Part of playing live in front of a crowd, he says, is about connecting with the audience, seeing the way they enjoy the music.
In the fall of 2020, Cotton was able to play live music in person in Muskoka for an audience with a six- and seven-piece ensemble. Cotton says that during this time musicians aren’t being paid enough to pay their mortgages, but he saw this as an opportunity to take the financial pressure off and play his heart out anyway.
“In Bracebridge Hall we were able to expand it to a seven-piece band and really just bringing music back in a way that hasn’t been seen in Muskoka for a long time,” he says. “I think the more we can do that, just to create that celebration around music and the live experience and bring back something that we lost even before the pandemic.”

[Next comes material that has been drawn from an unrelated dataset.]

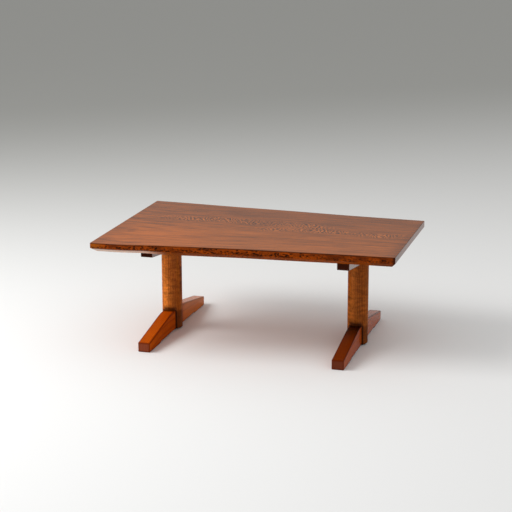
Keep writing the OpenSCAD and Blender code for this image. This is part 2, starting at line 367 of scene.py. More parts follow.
def bar_outline(half, end_h, mid_h, flat, base):
    """A tapered bar's side view as (y, z) points: its base from front to back, then over the top."""
    end = Vector((half, end_h))
    rise = [end] + bend(end, Vector((flat / 2, mid_h)), Vector((0, mid_h)))
    fall = [Vector((-p.x, p.y)) for p in reversed(rise)]
    return [Vector(p) for p in base] + rise + fall


def bar_piece(name, outline, centre, width):
    """Extrudes a side view across its width, rounds every sharp arris, and marks a rim beside it."""
    bm = bmesh.new()
    bm.faces.layers.float.new("arris")
    corners = [bm.verts.new((centre.x - width / 2, centre.y + p.x, p.y)) for p in outline]
    side = bm.faces.new(corners)
    grown = bmesh.ops.extrude_face_region(bm, geom=[side])
    moved = [g for g in grown["geom"] if isinstance(g, bmesh.types.BMVert)]
    bmesh.ops.translate(bm, vec=(width, 0, 0), verts=moved)
    bmesh.ops.recalc_face_normals(bm, faces=bm.faces)
    ease(bm, sharp_edges(bm), BAR_ARRIS, ARRIS_SEGMENTS)
    arris = bm.faces.layers.float["arris"]
    plain = [face for face in bm.faces if face[arris] == 0.0]
    rims = bmesh.ops.inset_region(bm, faces=plain, thickness=BAR_RIM["width"], use_even_offset=True)
    for face in rims["faces"]:
        face[arris] = BAR_RIM["darkness"]
    return new_mesh_object(name, bm)


def make_foot(side):
    """A foot: hollowed below between its pads, tapered above, and housed for the fork."""
    low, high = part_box("foot_" + side)
    centre = (low + high) / 2
    half = (high.y - low.y) / 2
    hollow, relief = half - FOOT["pad"], FOOT["relief"]
    base = [
        (-half, 0), (-hollow, 0), (2 * relief - hollow, relief), (hollow - 2 * relief, relief),
        (hollow, 0), (half, 0),
    ]
    outline = bar_outline(half, FOOT["end_h"], high.z, FOOT["flat"], base)
    foot = bar_piece("foot." + side, outline, centre, high.x - low.x)
    seat = relief + FOOT_RECESS["depth"]
    below, above = -CUTTER_REACH, high.z + CUTTER_REACH
    cut(foot, [
        housing_cutter(centre, below, above),
        hole_cutter(centre, FOOT_RECESS["d"], below, seat),
        hole_cutter(centre, FOOT_BOLT_HOLE_D, seat - CUTTER_OVERLAP, above),
    ])
    return foot


def make_batten(side):
    """A batten: flat against the slab, tapered below, with slotted holes for the slab's bolts."""
    low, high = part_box("batten_" + side)
    centre = (low + high) / 2
    half = (high.y - low.y) / 2
    outline = bar_outline(half, BATTEN["end_h"], high.z - low.z, BATTEN["flat"], [(-half, 0), (half, 0)])
    outline = [Vector((p.x, high.z - p.y)) for p in outline]
    batten = bar_piece("batten." + side, outline, centre, high.x - low.x)
    seat = high.z - TOP_BOLT_LAND
    below, above = low.z - CUTTER_REACH, high.z + CUTTER_REACH
    cutters = [housing_cutter(centre, below, above)]
    for y in (-TOP_BOLT_Y, TOP_BOLT_Y):
        place = centre + Vector((0, y, 0))
        cutters.append(hole_cutter(place, TOP_RECESS_D, below, seat, SLOT_PLAY))
        cutters.append(hole_cutter(place, TOP_BOLT_HOLE_D, seat - CUTTER_OVERLAP, above, SLOT_PLAY))
    cut(batten, cutters)
    return batten


# Node helpers

def add(tree, kind, inputs=None, **settings):
    """Adds a shader node with its settings, and links or sets its inputs by name or number."""
    node = tree.nodes.new("ShaderNode" + kind)
    for name, value in settings.items():
        setattr(node, name, value)
    for name, value in (inputs or {}).items():
        if isinstance(value, bpy.types.NodeSocket):
            tree.links.new(value, node.inputs[name])
        else:
            node.inputs[name].default_value = value
    return node


def calc(tree, operation, *values):
    """One step of arithmetic on numbers."""
    return add(tree, "Math", dict(enumerate(values)), operation=operation).outputs[0]


def times(tree, one, other):
    """The product of two numbers."""
    return calc(tree, "MULTIPLY", one, other)


def larger(tree, one, other):
    """The larger of two numbers."""
    return calc(tree, "MAXIMUM", one, other)


def split(tree, vector):
    """The X, Y and Z of a vector."""
    return add(tree, "SeparateXYZ", {0: vector}).outputs


def mark(tree, name):
    """A mark that a piece's mesh carries, from 0 to 1."""
    return add(tree, "Attribute", attribute_name=name).outputs["Fac"]


def smooth(tree, value, start, end, low=0.0, high=1.0):
    """A soft step from low to high as a value goes from start to end."""
    inputs = {"Value": value, "From Min": start, "From Max": end, "To Min": low, "To Max": high}
    return add(tree, "MapRange", inputs, interpolation_type="SMOOTHSTEP").outputs["Result"]


def between(tree, value, start, full, fading, end):
    """A soft band: from 0 to 1 between its first two places, and back to 0 between its last two."""
    return times(tree, smooth(tree, value, start, full), smooth(tree, value, fading, end, 1.0, 0.0))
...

A new expectation is arising from musicians now and when the pandemic is over, according to Cotton, because prior to the pandemic, live music was “relegated to the corner.” During a live performance in the fall, Cotton was approached by someone after the show who said “this is what we’ve been missing, it was a religious experience to hear musicians playing their hearts out.”
Before taking music seriously, Cotton was prepared to attend a visual arts program at York University to become a visual arts teacher, but changed his mind last minute.
“I wasn’t as turned on by the sort of solitary experience of being a visual artist, versus the social experience of playing music.”
The solitary experience can be compared to playing live music for an audience over a streaming platform, but that didn’t stop him from releasing a new album called Almaguin Gothic with the help of his 20-year-old daughter. The album is folk-rock music.
Cotton had a passion for a music as a child when he was old enough to notice his father’s hobby band and see what was possible. Over the years, he has played a variety of styles and cross styles of American roots music because that’s where his heart resonates. Under this genre falls music influenced by blues, R&B and classic country and funk.
Almaguin Gothic can be found on many music streaming platforms such as Apple Music and Spotify.